Anything I say here will sound reductive, but your characters are often direct, casual, informal — people who might not take any shit. But then you’ll do something like the “San Junipero” episode of Black Mirror, where the character is so vulnerable and closed-off; Yorkie seems on some level to be a very different character than the kind you’ve played in your other work. But even there something really special, something “you,” emerges.

You know how some people can articulate your beliefs better than you? I read an interview with Ryan Gosling maybe five years ago, and I liked the way he put it. He said something like, “You always turn the knobs up or down on other parts of yourself.” So it feels like a different person, but you’re just amplifying different aspects of your character. Whenever someone’s like, “How do you find your character?” I’m like, “She is me!” That’s the only way I understand the people that I play. You sort of figure out what insecurities that you have come out in this character, and what confidence you have comes out in this other character, you know? And Yorkie from Black Mirror is in some ways more me than, say, Cameron in Halt and Catch Fire. But they’re both me, in the end.

OK, this is a dumb question, but I have to ask it. So, you’re in a movie called Izzy Gets the Fuck Across Town, in which you’re playing Izzy. You were just in a movie called Tully, in which you’re playing Tully. Does it ever feel like you’ve reached a particular point in your career where you can say, “I’m in this movie, it’s called this, and I play the title character”?

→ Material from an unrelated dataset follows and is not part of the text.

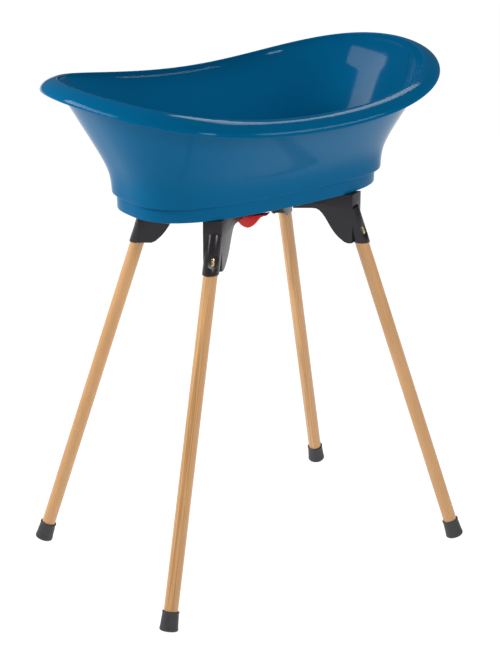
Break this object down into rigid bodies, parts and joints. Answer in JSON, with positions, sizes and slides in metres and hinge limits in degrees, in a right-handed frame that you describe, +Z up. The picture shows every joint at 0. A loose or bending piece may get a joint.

I mean, I think we’re all susceptible to the same shining ego that comes with being able to say, “And that’s me!” It’s like a childhood movie-star thing. But none of that really matters at any moment past the first reading of the script. Even when you’re reading for the title character, your reaction afterwards is going to be about the story. Still, I would be lying if there isn’t a moment where it’s sort of a thrill when someone presents you with a script and says, “Read for the title role.” But with Tully, of course, the movie isn’t about Tully at all — it’s about Marlo.